Featured on nytimes.com

For nearly 60 years, a small painting with swirls and splotches of red, black and silver has stood as a symbol of enmity between two women: Lee Krasner, Jackson Pollock’s widow, and Ruth Kligman, his lover.

Until her death, in 2010, Ms. Kligman, herself an artist, insisted the painting was a love letter to her created by Pollock in the summer of 1956, just weeks before he died in a car crash. But the painting was rejected by an expert panel set up to authenticate and catalog all of Pollock’s works by a foundation established by Ms. Krasner.

This month, it seemed the dispute that outlived both women might finally be settled. Ms. Kligman’s estate announced that forensic tests — comparing samples from the loafers Pollock died in, his rugs and his backyard — had linked the painting with Pollock and his home.

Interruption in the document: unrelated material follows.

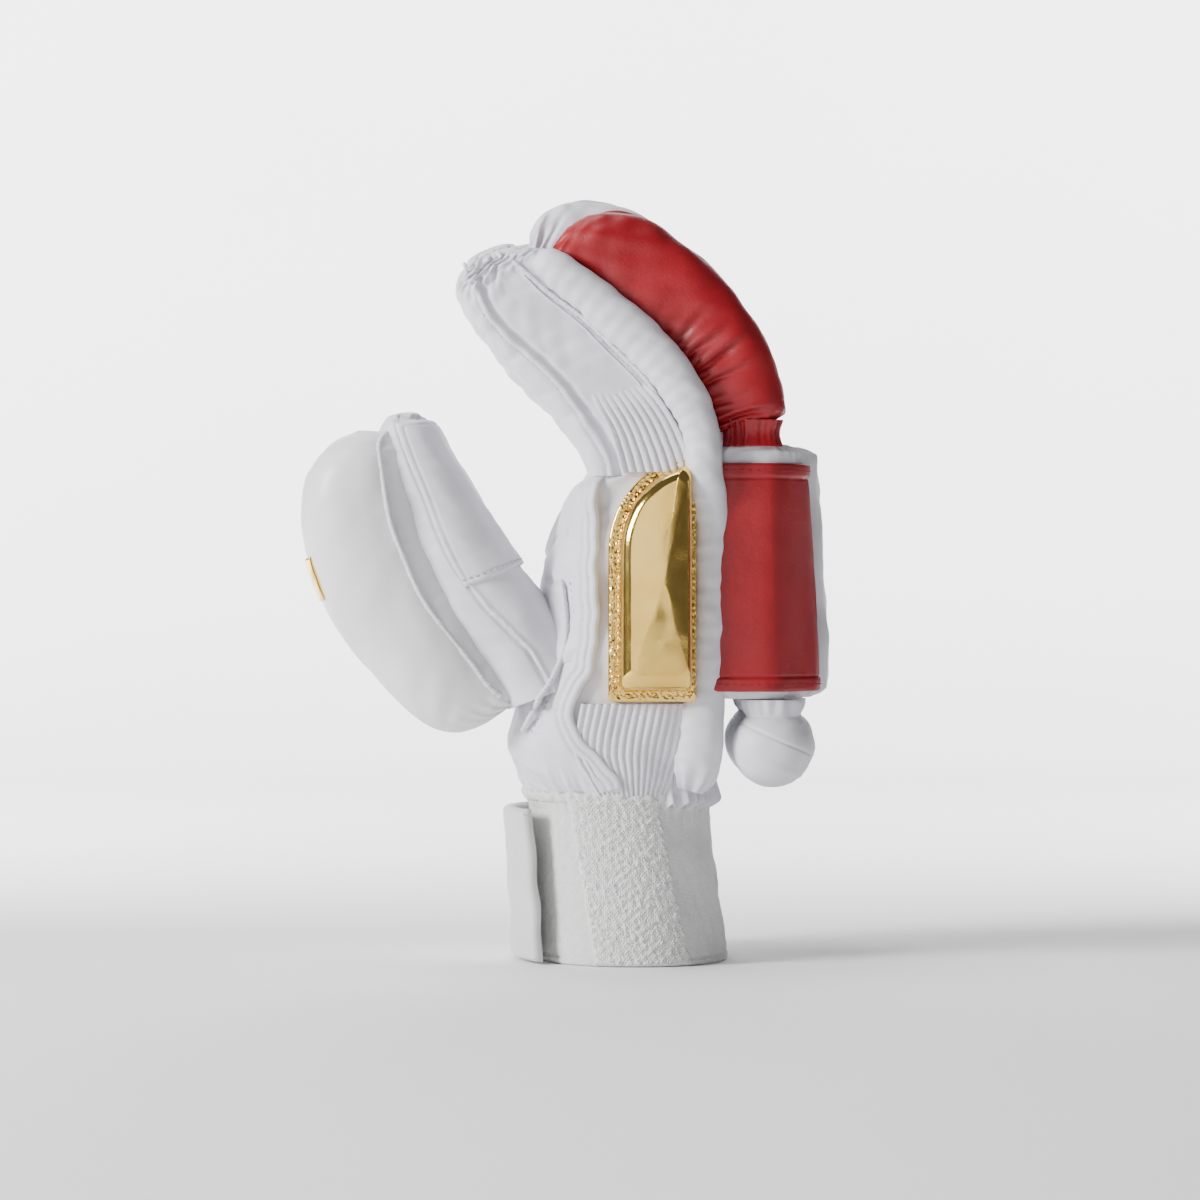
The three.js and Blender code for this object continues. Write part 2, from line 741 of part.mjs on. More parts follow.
for (const finger of fingers) {
  const rows = fingerRows(finger);
  const isIndex = finger.name === 'index';
  const tube = loft(rows, { sides: fingerSides });
  const hollow = loft(rows, {
    sides: fingerHollowSides, grow: -leatherWall, startGrow: leatherWall, endGrow: -leatherWall,
  });
  const grown = loft(rows, { sides: fingerSides, grow: seamGap });
  addPiece(`finger_${finger.name}`, cutAway(tube, hollow), whiteLeather);

  const rollRows = pleated(upperRollRows(rows, finger));
  const roll = loft(rollRows, { sides: rollSides });
  const rollGrown = loft(rollRows, { sides: rollSides, grow: seamGap });
  addPiece(`upper_roll_${finger.name}`, cutAway(roll, grown), isIndex ? redLeather : whiteLeather);

  const backWidth = isIndex ? fingerWidth - 2 * (wrapThickness + seamGap) : fingerWidth;
  const backRows = backRollRows(finger, backWidth);
  const backRoll = loft(backRows, { sides: rollSides });
  const backGrown = loft(backRows, { sides: rollSides, grow: seamGap });
  addPiece(`back_roll_${finger.name}`, cutAway(backRoll, palmGrown, grown), whiteLeather);
  const seat = [palmGrown, grown, rollGrown, backGrown];
  if (isIndex) {
    const slab = wideBlock(wrapFrom, wrapFrom + wrapLength);
    const cover = loft(backRows, { sides: rollSides, grow: seamGap + wrapThickness }).intersect(slab);
    addPiece('back_roll_wrap', cutAway(cover, palmGrown, grown, backGrown), redLeather);
    const slabGrown = wideBlock(wrapFrom - seamGap, wrapFrom + wrapLength + seamGap);
    seat.push(loft(backRows, { sides: rollSides, grow: 2 * seamGap + wrapThickness }).intersect(slabGrown));
  }
  const ball = ballRows(finger);
  addPiece(`end_ball_${finger.name}`, cutAway(loft(ball, { sides: ballSides }), palmGrown), whiteLeather);
  seat.push(loft(ball, { sides: ballSides, grow: seamGap }));

  const flap = loft(flapRows(finger), { sides: flapSides, waves: flapWaves, depth: flapFrill });
  const flapGrown = loft(flapRows(finger), { sides: flapSides, grow: seamGap + flapFrill });
  addPiece(`knuckle_flap_${finger.name}`, cutAway(flap, grown, rollGrown, backGrown),
    isIndex ? redLeather : whiteLeather);
  seat.push(flapGrown);

  if (isIndex || finger.name === 'little') {
    const side = isIndex ? -1 : 1;
    const barRows = sideBarRows(rows, side);
    const bar = cutAway(loft(barRows, { sides: barSides }), ...seat);
    addPiece(`side_bar_${finger.name}`, bar, whiteLeather);
    seats[finger.name] = { rows, grown, bar: loft(barRows, { sides: barSides, grow: seamGap }) };
  }
}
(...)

But instead of resolving one dispute, the findings only reignited another, one that pits traditional ways of determining whether a work is genuine against newer technologies.

On one side stands Francis V. O’Connor, a stately Old World-style connoisseur with a Vandyke beard and curled mustache, who believes erudition and a practiced eye are essential to judging authenticity. Mr. O’Connor, a co-editor of the definitive Pollock catalog and a member of the now-disbanded Pollock-Krasner Foundation authentication committee, said “Red, Black and Silver” does not look like a Pollock.

“I don’t think there’s a Pollock expert in world that would look at that painting and agree it was a Pollock,” Mr. O’Connor said at a symposium this month.

On the other side is Nicholas D. K. Petraco, a retired New York City detective and forensics specialist who examined the painting at the request of the Kligman estate. Approaching the canvas board as if it were a body at a crime scene, Mr. Petraco said he had no doubt the painting was made at the Pollock house and is linked to Pollock.

“I’ve had cases with less materials than this where people are spending 25 to 30 years in jail,” he said.